I think that the answer is that to whatever extent possible, each person makes the best use of whatever they inherit; and that "best use" depends on their personal values.  I accept those values as intractable, perhaps even ineffable.  In other words, you cannot get into someone else's head - not easily, anyway - and as if they were an automobile engine or a computer program, deconstruct and reconstruct them to explain everything that makes them who they are.  

 

That being as it may, Eric Schmidt's public statements put him 180 degrees opposite T. J. Rodgers.  Both may have been "influenced by Ayn Rand" but Rodgers seems to have taken her to heart, arguing against the impracticality of altruism and the injustice of taxation by regulation, whereas Schmidt is aligned with his father's enterprise, government control of other people. 

 

We passed through the 1980s rather quickly, but the decade was labeled "The Me Generation" for the maturation of the "post-war baby boom." Hippies became yuppies.
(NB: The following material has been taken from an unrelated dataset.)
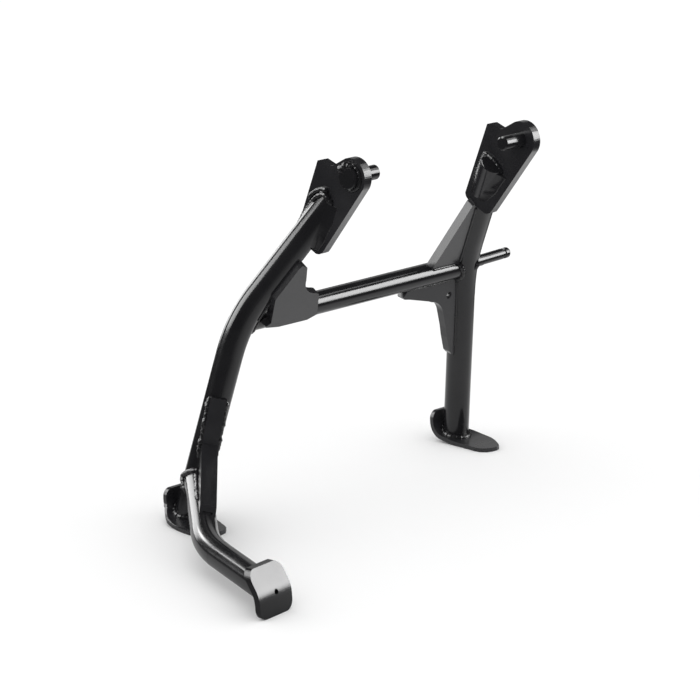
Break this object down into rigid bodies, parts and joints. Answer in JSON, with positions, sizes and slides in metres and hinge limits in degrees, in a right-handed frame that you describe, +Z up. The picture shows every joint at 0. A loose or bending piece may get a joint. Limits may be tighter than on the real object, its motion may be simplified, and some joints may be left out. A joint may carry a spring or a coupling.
{
  "type": "motorcycle centre stand",
  "caption": "Welded tubular centre stand for a motorcycle: two bent legs with curved foot plates, pivot plates with inward pins, a cross tube and a side lever with a foot pad.",
  "frame": {"origin": "on the ground, under the middle of the overall box", "axes": "+X toward the right leg, +Y toward the front of the motorcycle, +Z up; the lever runs out to -X and -Y"},
  "size_m": [0.543, 0.2672, 0.351],
  "materials": {
    "black_coat": "semi-gloss black powder coat on steel"
  },
  "bodies": {
    "root": {"left_leg": "black_coat", "right_leg": "black_coat", "cross_tube": "black_coat", "left_pivot_plate": "black_coat", "right_pivot_plate": "black_coat", "left_pivot_pin": "black_coat", "right_pivot_pin": "black_coat", "left_foot": "black_coat", "right_foot": "black_coat", "lever_tube": "black_coat", "lever_pad": "black_coat", "lever_brace": "black_coat", "left_gusset": "black_coat", "right_upper_gusset": "black_coat", "right_lower_gusset": "black_coat", "spring_post": "black_coat"}
  },
  "joints": []
}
Silicon Valley in particular became a paradigm for deep cultural shifts.  William Shockley found Bell Labs too restrictive for his genius.  But his own vice presidents, the "Fairchildren," launched a new growth of enteprises that in turn spawned yet another each in the time frame of a "Moore generation."  Ultimately, America passed from being a nation of farmers to being a nation of factory employees to being a nation of entrepreneurs.